Anne-Marie Filaire
Mucem / 4 mars - 29 mai 2017
Anne-Marie Filaire photographie des paysages politiques. C’est du moins ce qui ressort de ses travaux réalisés depuis 1999 au Moyen-Orient et dans la corne de l’Afrique que réunit l’exposition Zone de sécurité temporaire. Ces paysages portent les indices ténus ou flagrants de violences passées et, sans doute, à venir. Filaire les scrute d’un regard à la fois distancié et sensible qui s’inscrit dans le temps, à la manière des travaux qu’elle a réalisés sur le paysage français. Elle revient sur les lieux pour dresser, sous la forme de grands panoramiques d’images jointives, des « relevés de terrain » qui témoignent de la construction du mur entre Israël et les territoires palestiniens de Cisjordanie. Son travail n’a ainsi rien à voir avec la presse. Il entend même fournir des images que la presse néglige. Mais il ne se réduit pas non plus à une simple photographie de l’après-coup. Deux raisons y concourent. D’une part, les hommes et les femmes qui peuplent ces territoires apparaissent dans ses images et empêchent de se complaire dans une esthétique de la ruine. D’autre part, Anne-Marie Filaire ne recourt que rarement à l’image allégorique.

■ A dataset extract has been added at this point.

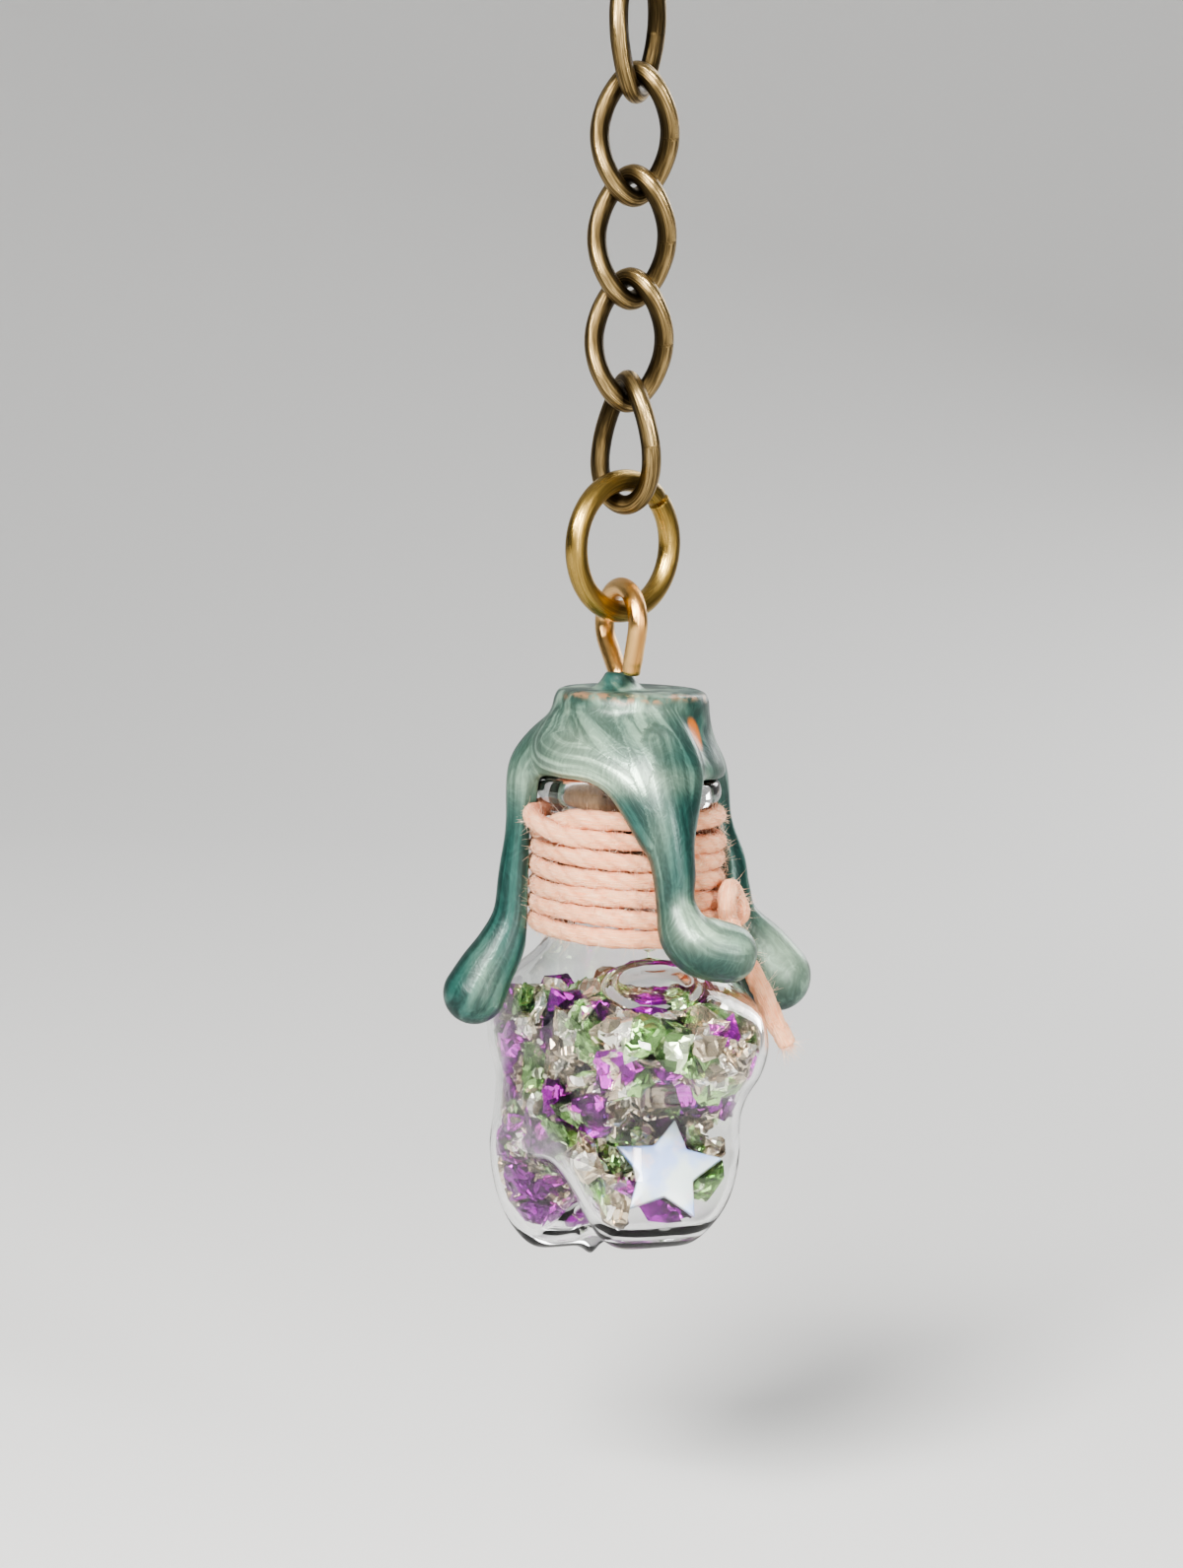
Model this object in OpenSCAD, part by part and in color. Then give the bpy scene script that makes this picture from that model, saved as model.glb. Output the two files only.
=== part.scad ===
// Bottle pendant: a star-shaped glass bottle of foil chips, sealed with cork and wax, on a length of curb chain.
// Millimetres, Z up. The origin is the hanging point, at the inside top of the top link.
// The flat face of the star looks along -Y.

/* [Chain] */
// Thickness of the link's wire
link_wire = 1.1; // [0.8:0.05:1.2]
// Outer length of a link
link_len = 8.1; // [7:0.1:10]
// Outer width of a link
link_w = 5.0; // [4.6:0.1:6]
// Gap between wires that hang in each other
hang_gap = 0.2; // [0.15:0.05:0.5]

/* [Jump ring] */
// Outer diameter of the ring
ring_d = 8.6; // [8:0.1:11]
// Thickness of the ring's wire
ring_wire = 1.25; // [0.9:0.05:1.3]
// Width of the cut in the ring
ring_cut = 0.25; // [0.1:0.05:0.6]
// Turn of the ring about the vertical, from the star's flat face
ring_turn = 107; // [95:1:115]

/* [Screw eye] */
// Thickness of the eye's wire
eye_wire = 1.1; // [0.8:0.05:1.2]
// Outer width of the eye's loop
eye_w = 5.1; // [4.8:0.1:6]
// Outer height of the eye's loop
eye_h = 5.4; // [5:0.1:7]
// Height of the bare shank between loop and cork
eye_stand = 1.3; // [1:0.1:2]
// Length of the shank inside the cork
shank_len = 5; // [3:0.1:6]
// Distance of the shank from the bottle's middle
eye_off = 1; // [0:0.1:1.5]

/* [Cork] */
// Diameter of the cork at its top
cork_d = 8.2; // [7.9:0.1:8.6]
// Diameter of the cork at its foot
cork_foot_d = 6.9; // [6:0.1:7.1]
// Height of the cork
cork_h = 9; // [8:0.1:12]
// Height of the cork that stands above the lip
cork_stand = 4.5; // [3.5:0.1:5]

/* [Glass bottle] */
// Height from the lip's top to the feet of the star
bottle_h = 27.1; // [25:0.1:32]
// Width over the arms of the star
bottle_w = 20.4; // [18:0.1:24]
// Depth of the star from front to back
bottle_t = 11.9; // [11:0.1:13]
// Height by which one leg hangs lower than the middle, and the other higher
leg_skew = 1.9; // [0:0.1:2.5]
// Height of the neck with its lip
neck_h = 9.2; // [9:0.1:11]
// Outer diameter of the neck
neck_d = 8.8; // [8.7:0.1:9.2]
// Inner diameter of the neck
bore_d = 7.7; // [7.6:0.05:7.8]
// Outer diameter of the lip
lip_d = 10.4; // [9.8:0.1:10.6]
// Height of the lip
lip_h = 1.6; // [1.2:0.1:1.8]
// Thickness of the glass in the star
glass_wall = 0.6; // [0.5:0.05:0.85]

/* [Wax seal] */
// Thickness of the wax on the cork
wax_wall = 0.4; // [0.3:0.05:0.8]
// Width of the wax collar round the eye's shank
collar_d = 2.8; // [2.4:0.1:4]

/* [Cord] */
// Thickness of the cord
cord_d = 1.08; // [0.9:0.02:1.1]
// Turns of the cord round the neck
cord_turns = 7; // [4:1:7]

/* [Chips and star] */
// Size of the largest foil chip
chip_d = 1.8; // [1.2:0.05:2.2]
// Depth of the empty space above the chips, from the shoulder
empty_h = 3.2; // [2:0.1:8]
// Width over the points of the star charm
star_w = 6.0; // [5:0.1:6.2]
// Thickness of the star charm
star_t = 0.5; // [0.3:0.05:0.8]

/* [Hidden] */

// Gap between pieces that are seated on each other
seat = 0.1;
// Half a link from wire centre to wire centre
link_rx = (link_w - link_wire) / 2;
link_rz = (link_len - link_wire) / 2;
link_pitch = 2 * link_rz - link_wire - hang_gap;
// Each link's turn and its twist from the middle to either end, from the top
LINK_TURNS = [[120, 10], [62, 42], [62, 42], [62, 42], [16, 22]];
link_steps = 26;
link_sides = 6;

// Heights, worked out from the hanging point down
last_link_z = link_wire / 2 - link_rz - (len(LINK_TURNS) - 1) * link_pitch;
ring_r = (ring_d - ring_wire) / 2;
ring_z = last_link_z - link_rz + (link_wire + ring_wire) / 2 + hang_gap - ring_r;
hinge_z = ring_z - ring_r;
eye_top_z = hinge_z + (ring_wire + eye_wire) / 2 + hang_gap + eye_wire / 2;
eye_foot_z = eye_top_z - eye_h;
cork_top_z = eye_foot_z - eye_stand;
lip_top_z = cork_top_z - cork_stand;
shoulder_z = lip_top_z - neck_h;
body_h = bottle_h - neck_h;
foot_z = shoulder_z - body_h;
cord_top_z = shoulder_z + cord_d * (cord_turns + 0.05);
cord_r = neck_d / 2 + cord_d;

// The eye's left side leans in by the first angle and bends into the shank, and its cut end by the second
eye_lean = 40;
end_lean = 15;
eye_bend_r = 1.2;

// The bottle's middle stands beside the eye's shank, along the jump ring's wire, so that it hangs upright
bottle_at = eye_off * [cos(ring_turn), sin(ring_turn), 0];

// Turn of the wax drips' directions: a drip at angle 0 hangs at this bearing
drip_turn = -28;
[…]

C’est ce qu’aurait pu laisser craindre la scénographie ouverte de l’exposition qui fait en apparence peu de cas de la géographie et de la chronologie et peut rapprocher sur un même mur le Yémen de 2001 et le Liban de 2006. Il n’en est heureusement rien, tant chaque corpus d’images, par exemple celui sur le Sud-Liban ou celui sur le camp de réfugiés d’Azraq, a la singularité et la justesse que seule offre, sans doute, une perséverante pratique de terrain.
Étienne Hatt
Anne-Marie Filaire photographs political landscapes. At least, that’s the impression you get from the work here, made since 1999 in the Middle East and the Horn of Africa, whose title translates as Temporary Security Zone. These landscapes implicitly or explicitly bear the marks of violence, past and surely to come. Filaire scrutinizes them with an eye simultaneously sensitive and distanced, inscribing them in time in the same way as her work on French landscapes. She returns to certain sites to draw up reports in the form of joinedtogether large panoramic shots, showing, for instance, the progress of the construction of the wall between Israel and the Palestinian territories on the West Bank. But her work has nothing to do with what we see in the media. In fact, it’s intended to let us see what the media do not show. At the same time it can’t be reduced to a kind of simple, postevent reportage, for two reasons. First, the men and women who inhabit these places appear in the photos, keeping us from the pleasure of regarding ruins. Second, Filaire rarely resorts to allegorical images. That could be feared with this exhibition’s open design, which (ostensibly) pays little attention to geography, and chronology and sometimes puts Yemen in 2001 and Lebanon in 2006 on the same wall. This appearance, however, is deceptive. Each set of pictures, for example, those of South Lebanon or the Azraq refugee camp, feels unique and true, qualities that could not have been obtained without her perseverance on the ground.